Every conversation about which companies win the AI era eventually arrives at Nvidia. But behind every Nvidia GPU doing billion‑token computations for OpenAI, Anthropic, and Google sits a memory chip without which none of those computations would be fast enough to matter commercially. That chip is High Bandwidth Memory. And the company that makes more of it than anyone else on earth is SK Hynix.
Mirae Asset Securities raised its target price for SK Hynix to 360,000 Korean won per share, equivalent to approximately $265 at current exchange rates, citing sustained and growing demand for High Bandwidth Memory from AI chip manufacturers. The upgrade was reported by Tech in Asia and reflects a broader analyst consensus that SK Hynix's position as the world's leading HBM supplier is more durable and more commercially valuable than its current valuation implies.

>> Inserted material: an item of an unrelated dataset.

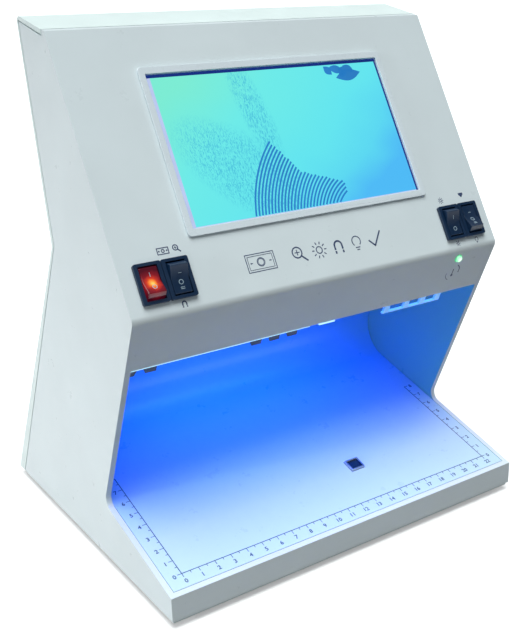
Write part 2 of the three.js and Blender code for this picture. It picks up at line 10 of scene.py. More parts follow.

High Bandwidth Memory is a specific class of memory chip designed for exactly the problem that makes AI training and inference so computationally demanding: moving enormous amounts of data between the processor and the memory that stores the model's parameters. Standard DDR memory chips, which power the memory in conventional computers, are connected to the processor through relatively narrow data channels and have bandwidth measured in tens of gigabytes per second. HBM stacks multiple memory chips vertically using through‑silicon vias, a packaging technique that creates thousands of simultaneous data connections between the memory stack and the processor, enabling bandwidths measured in terabytes per second.
Without HBM, the GPUs running frontier AI models would spend most of their time waiting for data to arrive from memory rather than performing computations. The memory bandwidth bottleneck is specifically the constraint that Fractile's in‑memory compute architecture is trying to eliminate from the chip level. HBM is the current industry's answer to the same constraint at the packaging level.

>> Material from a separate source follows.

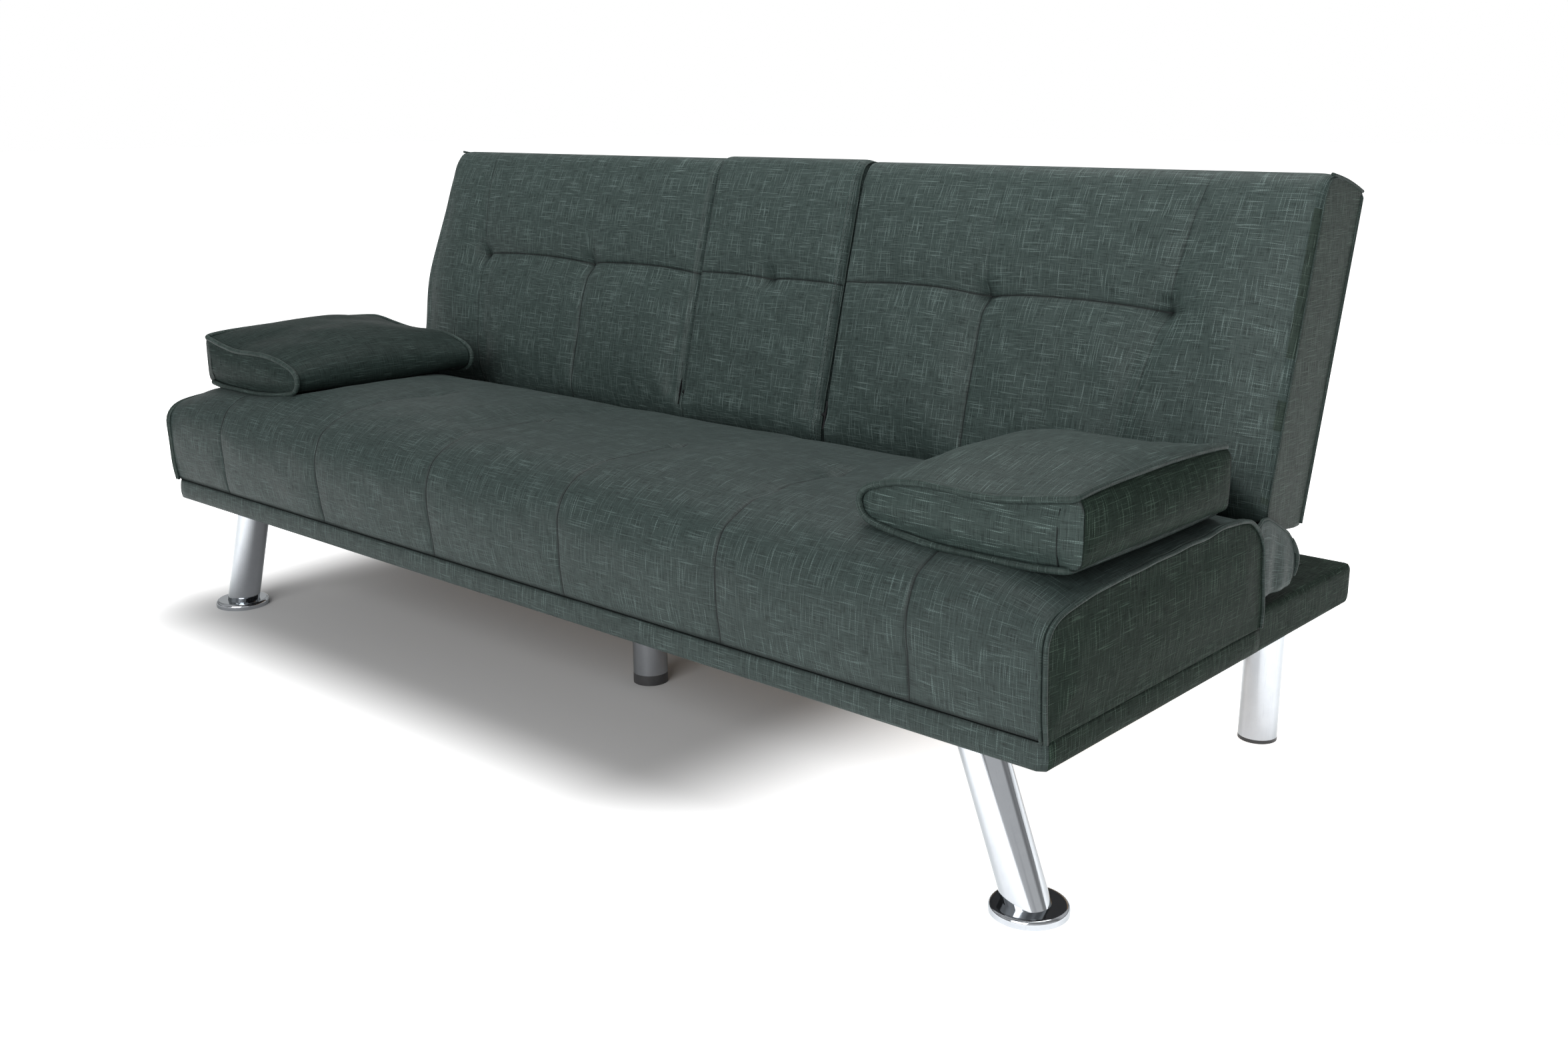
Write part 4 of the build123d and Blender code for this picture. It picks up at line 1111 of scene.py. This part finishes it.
def buildPillow(side):
    label = "left" if side < 0 else "right"
    print("arm pillow", label)
    trimFront, trimRear, nose, outside = armPillow["trim"][side]
    front, rear = pillowLow[1] + 5.0 + trimFront, pillowHigh[1] - 5.0 - trimRear
    over, under = (np.array(armPillow[key], float) for key in ("over", "under"))
    overRun, underRun = (alongPath(p) / alongPath(p)[-1] for p in (over, under))

    def rings(along, part):
        top = splineThrough(overRun, over, part[part <= 1])
        low = splineThrough(underRun, under, part[part > 1] - 1)
        outline = np.concatenate([top, low])
        made = np.empty((len(along), len(outline), 3))
        # the sides draw in a little between the corners
        waist = np.sin(np.pi * (along - front) / (rear - front))
        middle = 700.0
        made[..., 0] = middle + (outline[None, :, 0] - middle) * (1 + 0.012 * waist[:, None])
        made[..., 0] = nose + (made[..., 0] - 549.0) * (outside - nose) / (844.0 - 549.0)
        made[..., 1] = along[:, None]
        made[..., 2] = outline[None, :, 1]
        bow = (outline[None, :, 0] - 690.0) / 150.0
        ends = (along[:, None] - (front + rear) / 2) / ((rear - front) / 2)
        made[..., 1] += ends * np.abs(ends) ** 3 * 3.5 * (1 - bow ** 2)
        return made

    coarseAlong = np.linspace(front, rear, 30)
    coarse = halves(11.0, 330.0)
    rough = rings(coarseAlong, coarse)
    uneven = unevenness(rough[..., 0], rough[..., 1], 130 + side, 80.0)
    rough[..., 2] += 1.2 * uneven * (coarse < 0.9)[None, :]
    below = (coarse > 1.12) & (coarse < 1.9)
    held = np.zeros(rough.shape[:2])
    held[:, below] = 1.0
    held[[0, -1]] = 1.0
    for spot, weight in ((armPillow["weltOver"], 0.35), (1 + armPillow["weltUnder"], 0.7)):
        held[:, np.argmin(np.abs(coarse - spot))] = weight
    moved = inflate(rough, held, armPillow["pressure"], armPillow["limit"])
    along = lines(front, rear, 6.5, (front + 4, rear - 4), near=(1.5,))
    part = halves(5.5, 330.0)
    grid = rings(along, part) + spread(moved, coarseAlong, coarse, along, part)
    crown = np.sin(np.pi * (along - front) / (rear - front))[:, None]
    crown = crown * np.sin(np.pi * np.clip(part, 0, 1))[None, :]
    height = armPillow["crown"]
    grid[..., 2] += height * np.sqrt(np.clip(crown, 0, 1)) * (part < 1)[None, :]
    grid[..., 0] *= side
    form = newForm()
    overAt = np.argmin(np.abs(part - armPillow["weltOver"]))
    underAt = np.argmin(np.abs(part - 1 - armPillow["weltUnder"]))
    shade = np.zeros(grid.shape[:2])
    shade[:, [overAt, underAt]] = 0.9
    shade[[0, -1]] = 0.9
    loft(form, grid, shade, capSteps=12, capBulge=armPillow["capBulge"], capReach=24.0, capFlat=(0, 2))
    body = f"arm_pillow_{label}"
    pillow = finishPiece(f"armPillow_{label}", form, body, pillowLinensLeftShaded[side], (body,))
    # the outer side faces get the linen copy with painted shade
    pillow.data.materials.append(shadedSideLinen)
    for face in pillow.data.polygons:
        fromEnd = min(abs(face.center.y - front * mm), abs(face.center.y - rear * mm))
        atEnd = abs(face.normal.y) > 0.7 and fromEnd < 0.012
        if not atEnd and side * face.normal.x > 0.6 and side * face.center.x > 0.82:
            face.material_index = 1
    # one cord round the whole gusset: front end, outer side, rear end, and back below
    loop = [*grid[0, :overAt], *grid[:, overAt], *grid[-1, overAt::-1], *grid[-1, :underAt:-1],
            *grid[::-1, underAt], *grid[0, underAt + 1:]]
    loop = np.array(loop)
    middle = np.array([side * 700.0, (front + rear) / 2, 405.0])
    out = loop - middle
    out /= np.linalg.norm(out, axis=1, keepdims=True)
    loop = evenPath(np.vstack([loop, loop[:1]]) + np.vstack([out, out[:1]]) * 3.4, 5.0)[:-1]
    for _ in range(2):
        loop = (np.roll(loop, 1, axis=0) + 2 * loop + np.roll(loop, -1, axis=0)) / 4
    form = newForm()
    tube(form, loop, armPillow["cord"], sides=10, closed=True)
    finishPiece(f"pillowCord_{label}", form, body, cordLinen)
    form = newForm()
    x = side * (outside - 25.0)
    bulge = armPillow["capBulge"] * 0.75
    tall = [(x, front - 2.5 - bulge * math.sin(math.pi * t), 378 + t * 58) for t in np.linspace(0, 1, 14)]
    tube(form, tall, 0.7, sides=6)
    finishPiece(f"pillowSeam_{label}", form, body, threadLinen)


buildPillow(-1)
buildPillow(1)

flap = {
    "thick": 2.2, "curl": 7.5, "outer": 830.5, "straight": 0.72,
    "top": [(84, 338), (100, 347), (114, 346), (132, 338), (152, 328), (172, 317), (188, 303), (195, 288)],
}


def buildFlap(side):
    # a tongue of cover cloth that hides the hinge: soft upright folds, and a lower edge that rolls under
    label = "left" if side < 0 else "right"
    form = newForm()
    top = evenPath([(y, z, 0) for y, z in flap["top"]], 3.0)[:, :2]
    columns, rows = len(top), 34
    share = np.linspace(0, 1, rows)
    sheet = np.empty((columns, rows, 3))
    for column, (y, z) in enumerate(top):
        across = column / (columns - 1)
        foot = 262.0 - 12.0 * across + 8.0 * across ** 3
        swing = -9.0 * across
        fold = 1.7 * math.sin(across * 9.0 + 0.4) + 1.0 * math.sin(across * 19.0 + 2.0)
        for row, down in enumerate(share):
            x = flap["outer"] - 2.2 * across ** 2
            if down < flap["straight"]:
                part = down / flap["straight"]
                x += fold * math.sin(math.pi * min(1, part * 1.2) * 0.5) - 2.0 * (1 - part)
                spot = (x, y + swing * part ** 1.5, z + (foot - z) * part)
            else:
                curled = (down - flap["straight"]) / (1 - flap["straight"])
                turn = curled * 1.45 * math.pi
                r = flap["curl"] * (1 - 0.3 * curled)
                x += fold * 0.8 - r * 0.62 * (1 - math.cos(turn))
                spot = (x, y + swing, foot - r * math.sin(turn))
            sheet[column, row] = spot
    sheet[..., 0] = np.clip(sheet[..., 0], 821.8, 836.0)
    across = np.gradient(sheet, axis=0)
    down = np.gradient(sheet, axis=1)
    normal = np.cross(across, down)
    normal /= np.linalg.norm(normal, axis=2, keepdims=True) + 1e-9
    other = sheet + normal * flap["thick"] * 0.5
    sheet = sheet - normal * flap["thick"] * 0.5
    rings = np.concatenate([sheet, other[:, ::-1]], axis=1)
    rings[..., 0] *= side
    index = addPoints(form, rings)
    closed = np.concatenate([index, index[:, :1]], axis=1)
    walk = alongPath(rings[columns // 2][list(range(2 * rows)) + [0]])
    along = alongPath(rings[:, 0])
    addQuads(form, closed, np.stack(np.broadcast_arrays(along[:, None], walk[None, :]), -1))
    for column in (0, -1):
        strip = np.stack([index[column][:rows], index[column][:rows - 1:-1]])
        addQuads(form, strip, np.zeros((2, rows, 2)))
    piece = finishPiece(f"hingeFlap_{label}", form, "base", litBackLinen, (f"hinge_flap_{label}",))
    form = newForm()
    edge = (sheet[-1] + other[-1]) / 2
    edge = edge[:int(rows * flap["straight"])] * (side, 1, 1)
    tube(form, evenPath(edge + (0, 1.2, 0), 4.0), 1.7)
    line = np.array([(side * (flap["outer"] - 2.6), y, z + 0.6) for y, z in top])
    tube(form, line, 1.8)
    # the second layer, a rounded roll that shows behind the first
    roll = np.array([(side * (827.0 + 1.5 * math.sin(3 * t)), 176 + 26 * math.sin(math.pi * (0.12 + 0.6 * t)),
                      306 - 46 * t) for t in np.linspace(0, 1, 14)])
    tube(form, roll, 3.2, sides=10)
    finishPiece(f"flapEdge_{label}", form, "base", cordLinen)


for side in (-1, 1):
    buildFlap(side)


# The room: a pale floor with a shadow painted under the sofa and a glow painted around it, a bright even surround,
# a large soft light in front and one above behind.
studio = {"floor": 0.9, "worldSeen": 1.0, "worldLight": 0.55,
          "glowMiddle": (-0.27, -0.1, 0.0), "glowCore": (0.47, 0.2, 0.0),
          "glowReach": 0.34, "glow": 0.8, "floorPaintedShadow": 0.4}


def buildStudio():
    print("studio")
    size = 30.0
    mesh = bpy.data.meshes.new("studioFloor")
    corners = [(x * size, y * size, 0) for x, y in ((-1, -1), (1, -1), (1, 1), (-1, 1))]
    mesh.from_pydata(corners, [], [(0, 1, 2, 3)])
    floor = bpy.data.objects.new("studioFloor", mesh)
    stage.collection.objects.link(floor)
    finish, tree, shader = newFinish("studioPaint")
    shader.inputs["Roughness"].default_value = 0.75
    shader.inputs["Specular IOR Level"].default_value = 0.1
    # the paint glows a little away from the sofa, so that the floor runs out to white, and under the sofa its
    # colour is darker as a painted shadow
    away = vectorOf(tree, "SUBTRACT", objectPlace(tree), studio["glowMiddle"])
    away = vectorOf(tree, "ABSOLUTE", away, (0, 0, 0))
    away = vectorOf(tree, "SUBTRACT", away, studio["glowCore"])
    away = vectorOf(tree, "MAXIMUM", away, (0, 0, 0))
    away = put(tree, "VectorMath", {0: away}, operation="LENGTH").outputs["Value"]
    glow = remap(tree, away, high=studio["glowReach"], interpolation_type="SMOOTHSTEP")
    shader.inputs["Emission Color"].default_value = (1, 1, 1, 1)
    tree.links.new(productOf(tree, glow, studio["glow"]), shader.inputs["Emission Strength"])
    shaded, bare = ((value, value, value, 1) for value in (studio["floorPaintedShadow"], studio["floor"]))
    tree.links.new(blendOf(tree, glow, shaded, bare), shader.inputs["Base Color"])
    floor.data.materials.append(finish)
    world = bpy.data.worlds.new("studioWorld")
    stage.world = world
    world.use_nodes = True
    tree = world.node_tree
    tree.nodes.clear()
    path = put(tree, "LightPath")
    direction = put(tree, "TexCoord").outputs["Generated"]
    lit = remap(tree, noiseOf(tree, direction, 1.7, 1.0), 0.38, 0.62,
                studio["worldLight"] * 0.55, studio["worldLight"] * 1.35)
    strength = put(tree, "Mix", {0: path.outputs["Is Camera Ray"], 2: lit, 3: studio["worldSeen"]})
    background = put(tree, "Background", {0: (1, 1, 1, 1), 1: strength.outputs[0]})
    out = put(tree, "OutputWorld")
    tree.links.new(background.outputs[0], out.inputs[0])


def softLight(name, place, aim, width, height, power):
    light = bpy.data.lights.new(name, "AREA")
    light.shape, light.size, light.size_y, light.energy = "RECTANGLE", width, height, power
    made = bpy.data.objects.new(name, light)
    made.location = place
    made.rotation_euler = (Vector(aim) - Vector(place)).to_track_quat("-Z", "Y").to_euler()
    stage.collection.objects.link(made)


# each light's place, what it faces, its width and height, and its power
lights = {
    "frontSoftbox": ((1.1, -3.4, 1.7), (0.25, 0, 0.4), 2.6, 2.0, 170),
    "overheadSoftbox": ((0.3, 0.3, 3.0), (0.2, -0.2, 0), 2.6, 2.2, 100),
}

buildStudio()
for name, values in lights.items():
    softLight(name, *values)

lens = {"place": (1.5678, -1.5368, 0.8078), "focal": 35.73, "turn": math.radians(41.99),
        "down": math.radians(15.04), "roll": math.radians(-0.31)}


def buildCamera():
    turn, down, roll = lens["turn"], lens["down"], lens["roll"]
    ahead = Vector((-math.sin(turn) * math.cos(down), math.cos(turn) * math.cos(down), -math.sin(down)))
    right = Vector((math.cos(turn), math.sin(turn), 0))
    up = right.cross(ahead)
    right, up = right * math.cos(roll) + up * math.sin(roll), up * math.cos(roll) - right * math.sin(roll)
    camera = bpy.data.objects.new("camera", bpy.data.cameras.new("camera"))
    camera.data.lens = lens["focal"]
    camera.data.sensor_width = 36.0
    camera.data.clip_end = 200.0
    facing = Matrix((right, up, -ahead)).transposed()
    camera.matrix_world = Matrix.Translation(lens["place"]) @ facing.to_4x4()
    stage.collection.objects.link(camera)
    stage.camera = camera


buildCamera()
stage.view_settings.view_transform = "Standard"

print("all pieces made")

SK Hynix is understood to supply more than 60 percent of global HBM3E, the current‑generation high bandwidth memory used in Nvidia's Blackwell architecture GPUs. Its relationship with Nvidia is strategic and exclusive at the bleeding edge: the HBM3E 16‑stack products that will power Nvidia's upcoming Rubin AI chip architecture carry pricing premiums of approximately 10 to 20 percent above the 12‑stack products they supersede, and SK Hynix is the primary qualified supplier.

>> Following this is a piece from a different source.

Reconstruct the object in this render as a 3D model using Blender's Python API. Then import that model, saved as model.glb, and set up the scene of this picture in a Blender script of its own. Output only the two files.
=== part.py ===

The revenue implications of that pricing premium, multiplied across the volume of AI chips that Nvidia, AMD, and Google are deploying globally, are the foundation of Mirae Asset's upgraded price target. Each incremental generation of AI chip requires more HBM per chip, at higher bandwidth specifications, from a supplier pool that Samsung and Micron are still qualifying into. SK Hynix's technological lead in HBM3E qualification is not a permanent moat, but it is a two to four quarter lead that generates pricing power and margin expansion at exactly the moment AI chip demand is accelerating fastest.
The Rubin AI chip architecture that Nvidia is expected to ramp in late 2026 and 2027, and which Jensen Huang has described as delivering 35x lower cost per token than the H100 generation, will require more HBM capacity per chip than any previous Nvidia architecture. For SK Hynix, Rubin's production ramp represents the next leg of the AI memory demand story that Mirae Asset's price target upgrade is reflecting.